Results and Reflection
As described above, a GAN instrumentalizes the competition between two related neural networks.
A circular walk through the latent space of the StyleGAN model trained on all nine sites. Elements of San Francisco appear to blend with Oakland and Gainesville.
Since the effective result of this competition is the encoding of the tacit properties held in common by the given set of images, this project proposes that an interrogation of the synthetic images generated by the GAN will reveal certain properties useful in uncovering the nature of urban places.
A second circular walk through latent space. Here, the plotted circle is half the size, so changes are not as drastic. Gainesville and Bushwick each seem to be strongly present.
Relying on Norberg-Schulz's characterization of a "place", which is understood to mean a "space with a unique character", and to include those forms, textures, colors, and qualities of light that exemplify a particular urban location, we can see that the immediate aim has been met, as the initial results documented above exhibit imagistic features unique to each of the sites studied.

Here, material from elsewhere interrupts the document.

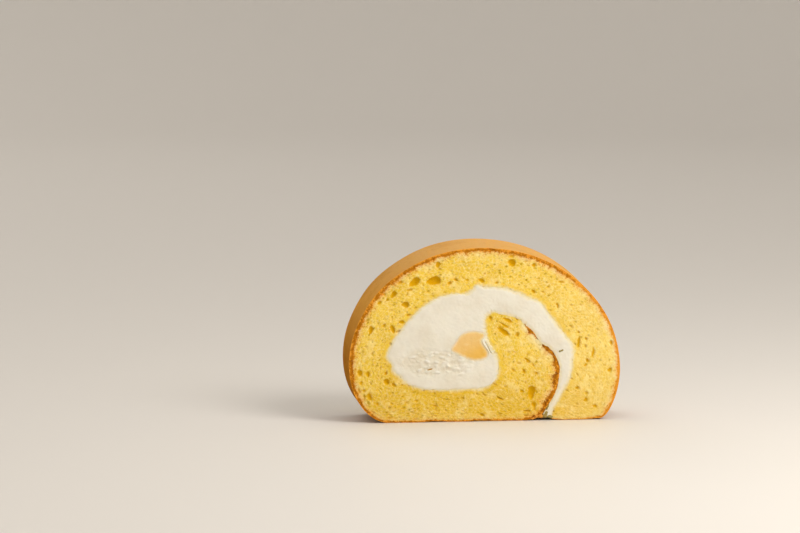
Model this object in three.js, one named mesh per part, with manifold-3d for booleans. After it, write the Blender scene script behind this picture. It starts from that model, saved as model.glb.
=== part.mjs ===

The latent dimensions plotted by this circle appear to correspond strongly with the camera direction.
Much work remains, however, to realize the larger aim of this project to develop tools that support tacit intent in architectural design.
Seamless transitions between Oakland, Jacksonville, and Gainesville.
Future work in this area includes the extension of the "design by example" paradigm from images of urban places, as demonstrated here, to more directly architectural representations, such as three-dimensional forms and spaces.